In 1993, the company signed an upstream distribution deal with MCA Records, giving it an expanded national distribution channel and in turn giving MCA access to buzz bands such as Sloan, Furnaceface, Me Mom and Morgentaler, The Snitches and The Hardship Post, who were signed to labels distributed by Cargo.

The company's power reached its peak in 1995, when its existing contract as the Canadian distributor for Epitaph made it a significant beneficiary of the breakout success of The Offspring and Rancid. In that year, the company held a 2.3 per cent share of the music market in Canada, making it the second largest Canadian-owned music company behind only Quality Records; nonetheless, Cargo was considered more influential than Quality, as the latter was no longer distributing albums by individual artists and instead owed its market share entirely to MuchMusic-branded compilation albums.

At its peak, the company also had distribution offices in San Diego, Chicago and London; these offices operated as labels and distributors within their own countries — artists who released material through Cargo's American division included Blink-182, Rocket from the Crypt, Drive Like Jehu and 7 Seconds — as well as providing new international distribution channels for artists signed to or distributed by the Canadian office.

==Takeover and decline==

The company's success also made it a desirable takeover target. Businessmen Allen Fox and Paul Allen bought out Boyd's share of the company in 1994, and acquired Goodis' and Hill's shares in 1995, becoming the sole owners of the company. Under Fox and Allen's management, the company moved to lavish new offices, underwent a rapid staffing expansion, and began offering incentives to independent labels to gain exclusive vendor lock-in privileges over those labels' manufacturing and distribution. Goodis and Hill later told Billboard that they sold their shares after several months of sharp disagreement with Fox and Allen about the direction of the company; both felt that Fox and Allen actually knew very little about the music business, but instead merely seemed to view owning a record company, particularly one flush with cash from a recent pair of smash hit albums, as a ticket to fast wealth.

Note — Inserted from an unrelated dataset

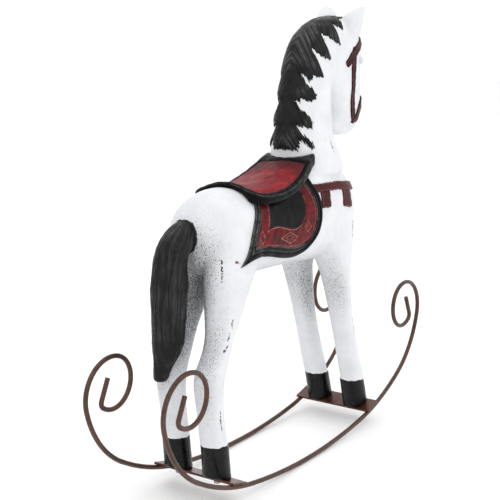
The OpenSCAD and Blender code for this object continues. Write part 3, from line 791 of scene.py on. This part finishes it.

The sale did not include the company's American or British offices; the American office became Cargo Music, a separate company headed by Goodis, while the British office became Cargo Records (UK), a separate company headed by Hill. Both of the spinoff companies were still in operation as of 2017.

However, financial irregularities quickly began cropping up in Cargo's business dealings under Fox and Allen's management: some labels began to report that Cargo was making its own decisions about how many copies of an album to press without reporting back to the labels, often leaving the labels unable to square their accounts because of discrepancies between the number of copies they had ordered and the number that were actually sold and/or returned; many labels reported unpaid bills from Cargo that in turn left them unable to pay their bands; and some retail chains, including HMV, entirely ceased business dealings with Cargo due to the company's frequent delays in properly fulfilling orders. Mint Records suffered the highest-profile setback during this period when it lost Gob, then its most lucrative act, to Nettwerk because of Cargo's failure to pay Mint for sales of the band's album Too Late... No Friends.

By the time it was clear that Cargo was likely headed toward bankruptcy, many labels began seeking out other arrangements. Sonic Unyon Records and Outside Music, notably, moved directly into distribution themselves, while other labels struck new distribution deals with Sonic Unyon, Outside, Koch International, Fusion III or other companies, in turn contributing to Cargo's decline; by 1997, the company had lost almost 75 per cent of its overall business. Fox and Allen attributed the company's decline to alternative rock's commercial "bust" in 1996 and 1997, with unsold returns from record stores in those years soaring to a record 49 per cent of the company's shipped product; however, the company's former subsidiary in the United States experienced a similar rate of product return in the same era, yet survived this period of difficulty in part by closing its distribution office in Chicago and consolidating its operations in the California office.

In 1996, Fox and Allen sought a deal which would have seen the company taken over by Tune 1000, a Quebec City-based music software company, but the deal fell through when Tune 1000's auditors discovered similar irregularities in Cargo's books.

The company ultimately filed for bankruptcy on December 19, 1997. Nearly 500 unsecured creditors were affected by the bankruptcy, including many independent labels and numerous bands. Companies affected included Epitaph (which was owed $511,000, making it the company's largest single unsecured creditor), Windsong, Caroline, Overground Trading, Om, Victory, Shock and Mushroom. Even Goodis and Hill were still owed over half a million dollars on their 1995 sale of the company. In total, the company had $3.77 million in unpaid debts by the time of its bankruptcy.